What is being asked
The lines to print start at the one containing "Continue the FreeCAD" and end at the one containing "for node in"; print them exactly, ends included, and only them.
# Data for this exercise start
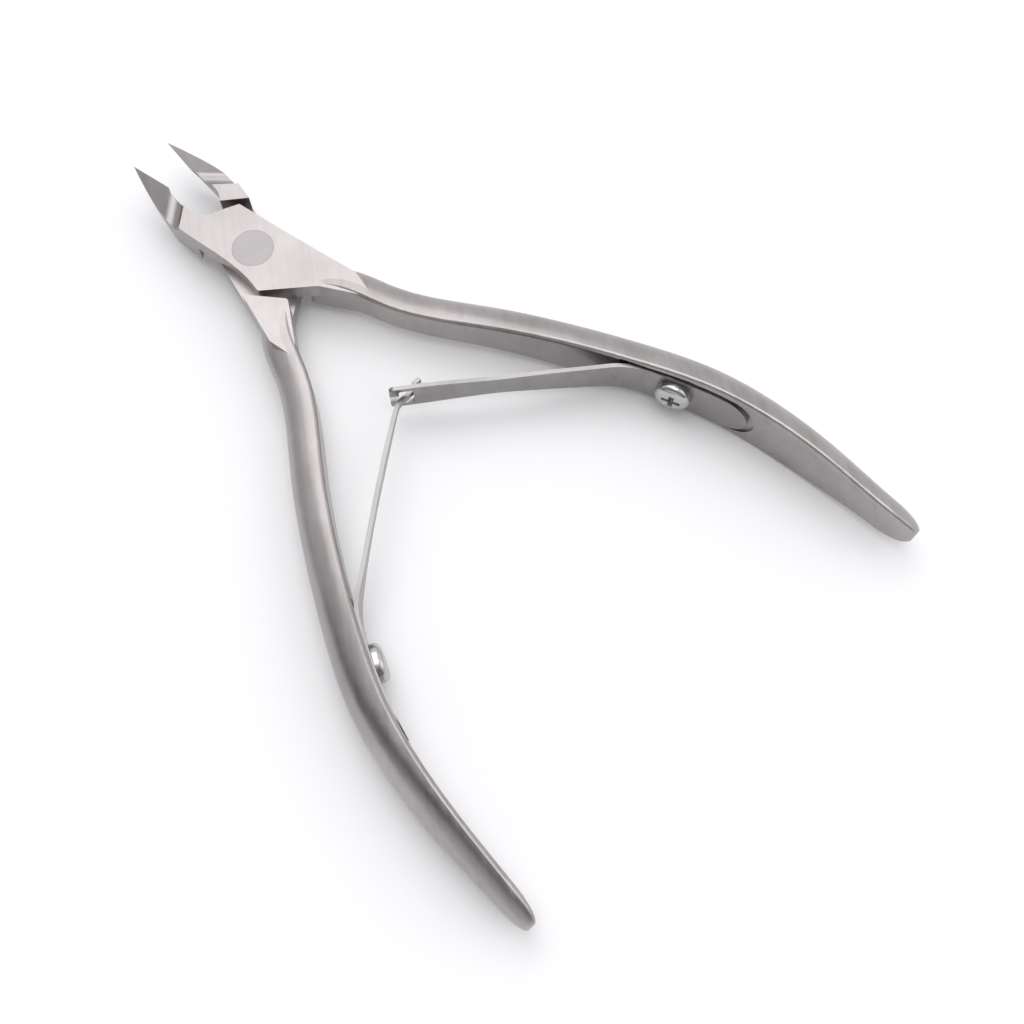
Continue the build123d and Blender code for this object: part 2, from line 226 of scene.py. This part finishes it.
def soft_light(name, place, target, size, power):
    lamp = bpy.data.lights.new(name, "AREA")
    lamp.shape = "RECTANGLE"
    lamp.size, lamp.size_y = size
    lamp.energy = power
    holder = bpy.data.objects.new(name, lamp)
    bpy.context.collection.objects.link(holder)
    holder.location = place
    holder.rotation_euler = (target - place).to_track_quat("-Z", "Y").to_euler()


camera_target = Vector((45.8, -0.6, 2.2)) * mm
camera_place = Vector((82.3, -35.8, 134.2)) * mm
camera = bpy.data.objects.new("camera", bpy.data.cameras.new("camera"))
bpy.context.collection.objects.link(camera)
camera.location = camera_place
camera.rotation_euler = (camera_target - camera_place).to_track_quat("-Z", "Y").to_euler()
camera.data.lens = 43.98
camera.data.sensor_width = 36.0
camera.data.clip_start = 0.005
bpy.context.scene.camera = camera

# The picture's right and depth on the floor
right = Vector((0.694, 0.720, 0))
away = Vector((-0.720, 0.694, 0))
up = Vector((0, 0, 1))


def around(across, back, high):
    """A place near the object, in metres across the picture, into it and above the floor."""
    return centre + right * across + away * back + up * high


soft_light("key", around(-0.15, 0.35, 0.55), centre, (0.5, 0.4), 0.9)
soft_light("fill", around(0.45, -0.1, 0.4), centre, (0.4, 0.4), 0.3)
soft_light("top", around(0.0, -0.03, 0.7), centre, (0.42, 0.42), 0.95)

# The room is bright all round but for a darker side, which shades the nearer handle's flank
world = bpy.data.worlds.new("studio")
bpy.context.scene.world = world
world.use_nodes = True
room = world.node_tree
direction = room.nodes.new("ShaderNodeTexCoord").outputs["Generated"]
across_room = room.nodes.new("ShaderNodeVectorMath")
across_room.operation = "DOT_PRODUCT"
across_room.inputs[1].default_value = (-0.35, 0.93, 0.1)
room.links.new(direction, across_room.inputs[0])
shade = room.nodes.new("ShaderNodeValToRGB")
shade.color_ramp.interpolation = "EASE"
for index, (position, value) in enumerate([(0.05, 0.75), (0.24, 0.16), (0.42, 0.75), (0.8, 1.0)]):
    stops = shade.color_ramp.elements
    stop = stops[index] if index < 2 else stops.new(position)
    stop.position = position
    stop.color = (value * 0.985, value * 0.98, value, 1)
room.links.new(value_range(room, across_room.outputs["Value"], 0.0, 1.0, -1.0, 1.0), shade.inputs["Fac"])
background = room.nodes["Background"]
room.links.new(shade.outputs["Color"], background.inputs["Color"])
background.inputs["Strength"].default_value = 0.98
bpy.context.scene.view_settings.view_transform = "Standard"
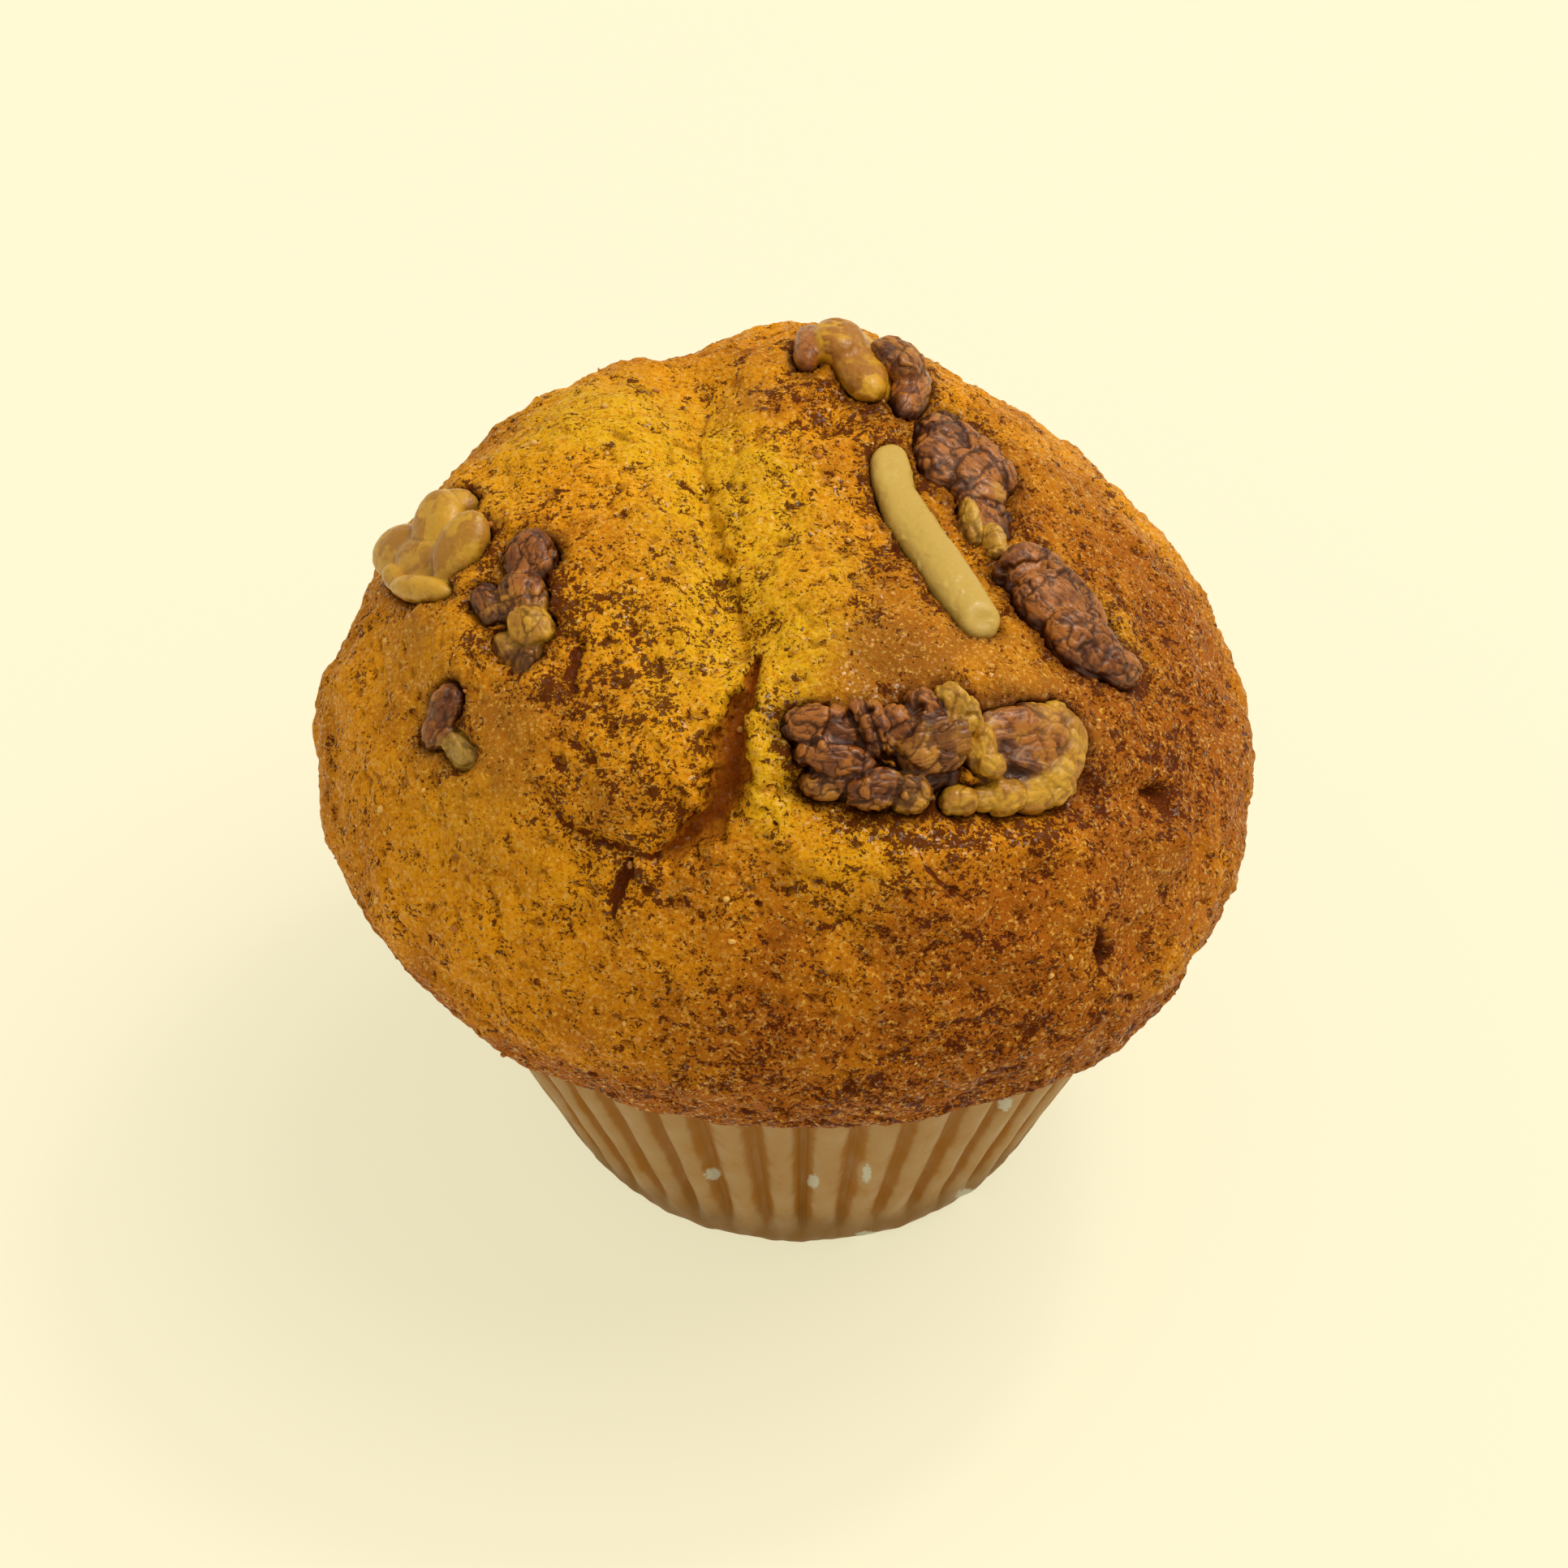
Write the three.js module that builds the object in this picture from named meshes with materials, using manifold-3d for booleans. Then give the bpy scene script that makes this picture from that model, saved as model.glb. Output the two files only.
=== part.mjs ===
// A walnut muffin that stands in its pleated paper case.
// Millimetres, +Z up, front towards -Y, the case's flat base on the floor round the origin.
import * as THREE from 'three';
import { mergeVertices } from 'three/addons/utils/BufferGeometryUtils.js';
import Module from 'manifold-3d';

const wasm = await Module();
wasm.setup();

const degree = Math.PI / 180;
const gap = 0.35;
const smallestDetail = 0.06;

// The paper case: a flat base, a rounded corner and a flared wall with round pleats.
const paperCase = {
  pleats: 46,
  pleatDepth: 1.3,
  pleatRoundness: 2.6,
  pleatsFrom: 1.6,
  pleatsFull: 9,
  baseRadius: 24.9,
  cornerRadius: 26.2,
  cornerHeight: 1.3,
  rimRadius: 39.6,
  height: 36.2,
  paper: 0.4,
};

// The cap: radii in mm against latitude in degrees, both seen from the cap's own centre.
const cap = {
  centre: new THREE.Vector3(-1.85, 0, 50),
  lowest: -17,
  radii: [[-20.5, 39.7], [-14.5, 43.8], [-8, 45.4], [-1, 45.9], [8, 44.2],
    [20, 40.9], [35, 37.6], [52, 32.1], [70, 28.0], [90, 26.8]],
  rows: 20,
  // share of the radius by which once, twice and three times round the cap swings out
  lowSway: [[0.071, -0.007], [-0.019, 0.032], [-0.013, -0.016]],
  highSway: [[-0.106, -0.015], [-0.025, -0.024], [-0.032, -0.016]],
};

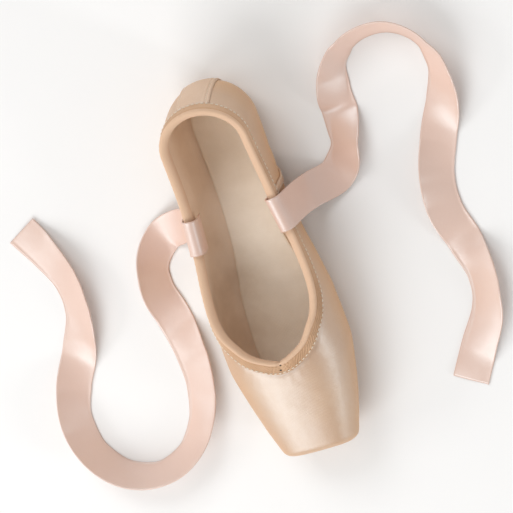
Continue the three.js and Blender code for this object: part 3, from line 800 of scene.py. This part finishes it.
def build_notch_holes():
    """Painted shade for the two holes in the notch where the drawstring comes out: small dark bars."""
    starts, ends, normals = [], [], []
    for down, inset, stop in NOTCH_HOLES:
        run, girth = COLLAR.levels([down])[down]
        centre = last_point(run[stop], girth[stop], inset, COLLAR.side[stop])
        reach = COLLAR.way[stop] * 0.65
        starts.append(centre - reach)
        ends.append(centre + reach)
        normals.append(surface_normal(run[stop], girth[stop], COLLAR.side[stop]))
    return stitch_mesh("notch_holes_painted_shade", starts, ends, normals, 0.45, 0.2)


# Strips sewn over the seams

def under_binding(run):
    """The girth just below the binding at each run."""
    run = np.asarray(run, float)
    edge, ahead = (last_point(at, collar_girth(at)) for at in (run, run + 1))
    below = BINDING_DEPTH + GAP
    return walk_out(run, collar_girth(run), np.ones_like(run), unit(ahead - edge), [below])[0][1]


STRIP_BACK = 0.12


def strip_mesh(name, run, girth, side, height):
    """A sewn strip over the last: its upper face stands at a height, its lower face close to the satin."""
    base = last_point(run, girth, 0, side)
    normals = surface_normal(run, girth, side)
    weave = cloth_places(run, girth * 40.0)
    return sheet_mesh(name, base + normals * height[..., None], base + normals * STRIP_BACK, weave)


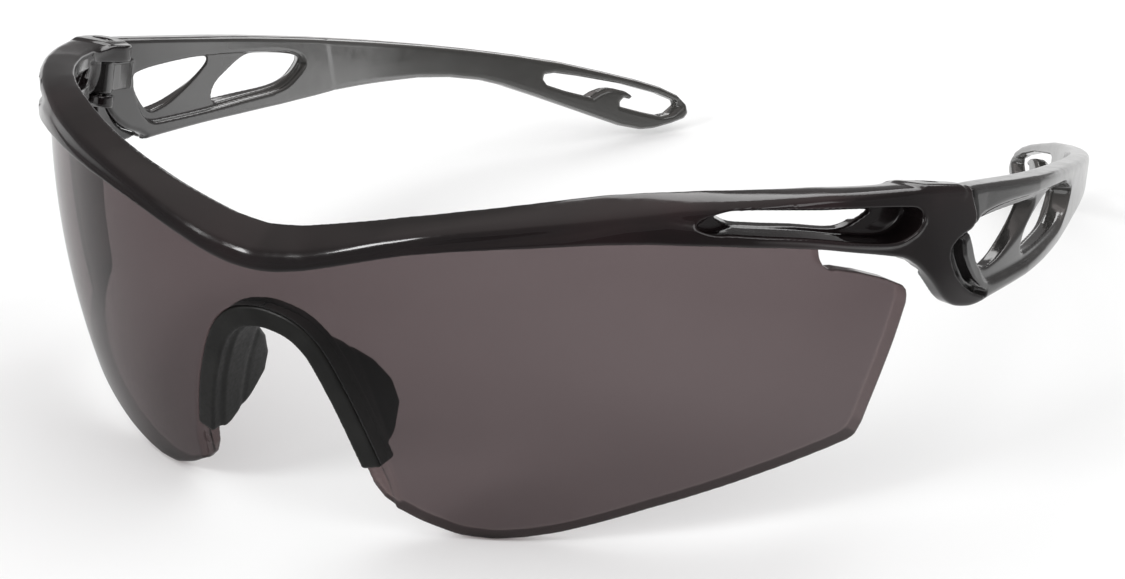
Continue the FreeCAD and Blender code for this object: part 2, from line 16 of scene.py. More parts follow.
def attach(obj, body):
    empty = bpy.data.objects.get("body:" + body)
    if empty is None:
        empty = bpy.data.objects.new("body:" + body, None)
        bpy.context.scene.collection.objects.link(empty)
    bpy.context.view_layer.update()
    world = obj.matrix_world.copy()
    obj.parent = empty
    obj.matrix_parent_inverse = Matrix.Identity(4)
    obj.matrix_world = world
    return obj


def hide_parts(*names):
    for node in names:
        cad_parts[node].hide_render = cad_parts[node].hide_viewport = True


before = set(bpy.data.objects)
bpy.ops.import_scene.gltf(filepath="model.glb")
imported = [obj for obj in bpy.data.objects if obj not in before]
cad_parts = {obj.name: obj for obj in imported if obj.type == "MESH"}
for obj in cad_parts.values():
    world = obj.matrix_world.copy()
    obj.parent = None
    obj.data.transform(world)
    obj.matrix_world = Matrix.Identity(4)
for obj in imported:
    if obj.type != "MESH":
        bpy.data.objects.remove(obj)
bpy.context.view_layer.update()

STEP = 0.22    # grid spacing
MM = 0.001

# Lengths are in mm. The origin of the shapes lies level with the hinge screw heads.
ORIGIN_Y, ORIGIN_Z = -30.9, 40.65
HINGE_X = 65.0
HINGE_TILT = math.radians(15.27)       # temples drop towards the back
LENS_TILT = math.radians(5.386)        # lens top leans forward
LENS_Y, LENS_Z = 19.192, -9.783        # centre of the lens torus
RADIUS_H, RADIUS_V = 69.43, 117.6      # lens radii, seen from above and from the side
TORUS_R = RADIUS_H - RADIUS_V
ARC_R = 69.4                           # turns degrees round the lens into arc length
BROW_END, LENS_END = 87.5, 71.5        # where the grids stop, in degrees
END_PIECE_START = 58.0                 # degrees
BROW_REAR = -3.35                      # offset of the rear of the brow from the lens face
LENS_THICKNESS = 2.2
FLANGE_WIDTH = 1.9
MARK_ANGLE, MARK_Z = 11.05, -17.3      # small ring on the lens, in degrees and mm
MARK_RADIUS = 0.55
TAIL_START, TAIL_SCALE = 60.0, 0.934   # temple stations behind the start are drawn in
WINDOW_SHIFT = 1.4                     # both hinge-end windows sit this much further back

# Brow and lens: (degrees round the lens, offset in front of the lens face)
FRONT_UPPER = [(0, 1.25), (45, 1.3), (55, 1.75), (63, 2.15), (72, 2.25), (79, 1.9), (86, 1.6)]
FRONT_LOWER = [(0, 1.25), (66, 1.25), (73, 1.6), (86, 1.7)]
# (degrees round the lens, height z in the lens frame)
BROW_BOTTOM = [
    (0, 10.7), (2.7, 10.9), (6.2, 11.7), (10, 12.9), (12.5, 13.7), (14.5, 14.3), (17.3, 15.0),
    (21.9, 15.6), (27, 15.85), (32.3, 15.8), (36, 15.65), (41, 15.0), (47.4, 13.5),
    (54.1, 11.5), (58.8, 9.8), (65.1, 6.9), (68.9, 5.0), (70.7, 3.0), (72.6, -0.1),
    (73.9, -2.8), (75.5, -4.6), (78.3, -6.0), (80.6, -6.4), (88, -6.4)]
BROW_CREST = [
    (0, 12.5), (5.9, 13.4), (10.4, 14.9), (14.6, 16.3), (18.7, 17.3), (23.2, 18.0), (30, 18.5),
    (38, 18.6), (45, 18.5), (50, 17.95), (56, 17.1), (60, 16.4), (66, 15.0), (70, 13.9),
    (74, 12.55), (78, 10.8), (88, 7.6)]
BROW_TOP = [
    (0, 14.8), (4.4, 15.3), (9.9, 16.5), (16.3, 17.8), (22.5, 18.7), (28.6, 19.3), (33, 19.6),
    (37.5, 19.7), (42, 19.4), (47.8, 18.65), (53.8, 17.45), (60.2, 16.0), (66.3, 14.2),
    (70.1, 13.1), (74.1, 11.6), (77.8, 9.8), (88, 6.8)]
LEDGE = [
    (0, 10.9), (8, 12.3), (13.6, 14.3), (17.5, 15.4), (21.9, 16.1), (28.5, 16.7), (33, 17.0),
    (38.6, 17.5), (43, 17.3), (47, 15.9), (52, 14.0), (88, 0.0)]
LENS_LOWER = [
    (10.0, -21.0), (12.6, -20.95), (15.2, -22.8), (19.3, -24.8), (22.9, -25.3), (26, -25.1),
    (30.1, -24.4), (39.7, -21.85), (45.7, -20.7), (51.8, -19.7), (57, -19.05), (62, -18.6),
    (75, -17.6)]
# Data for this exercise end
Result
Continue the FreeCAD and Blender code for this object: part 2, from line 16 of scene.py. More parts follow.
def attach(obj, body):
    empty = bpy.data.objects.get("body:" + body)
    if empty is None:
        empty = bpy.data.objects.new("body:" + body, None)
        bpy.context.scene.collection.objects.link(empty)
    bpy.context.view_layer.update()
    world = obj.matrix_world.copy()
    obj.parent = empty
    obj.matrix_parent_inverse = Matrix.Identity(4)
    obj.matrix_world = world
    return obj


def hide_parts(*names):
    for node in names:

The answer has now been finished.